Auto loans will be factored into your credit score as long as they appear on your credit report.
There are two possible credit reporting limits for your auto loan, depending on whether:
- You missed payments on it: If you have any derogatory marks associated with your auto loan (like late payments or repossessions), all the negative marks associated with the account will stay on your credit report for up to 7 years, starting from the date of your first delinquency. 4
- It’s in good standing: If you made all your loan payments on time and paid off your debt within the agreed-upon repayment period, then your auto loan will stay on your credit report and contribute to your credit score for 10 years, starting from the date you paid off the loan. 5
Is buying a car a good way to build credit?

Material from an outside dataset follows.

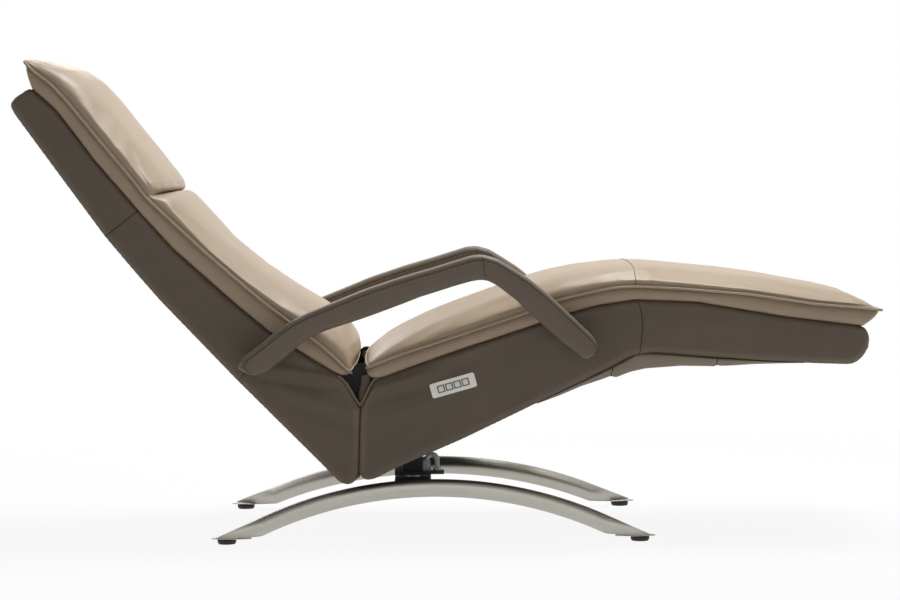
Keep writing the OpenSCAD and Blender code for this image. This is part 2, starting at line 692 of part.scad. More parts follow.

Financing a car can certainly help you build credit, but you should never borrow money just for the sake of raising your credit score.
Taking out loans is also one of the riskiest and most expensive ways to build credit since interest will always be growing on your unpaid balance (unless you’re one of the lucky few people who can qualify for special 0% APR auto financing). It can also be difficult to buy a car with bad credit since many lenders have a minimum credit score requirement for car loans.
There are plenty of ways to build credit for free and without the major financial commitment of an auto loan. However, if you actually need to take out a car loan and you want to increase your credit score in the process, choose a lender that reports to at least one of the main credit bureaus, and make sure to make all your car loan payments on time and in full.
A car loan won’t necessarily increase your credit score by 100 points, but with care and patience, it’ll help you establish a good payment history, improve your credit score over time, and hopefully qualify for all the best loan terms in the future.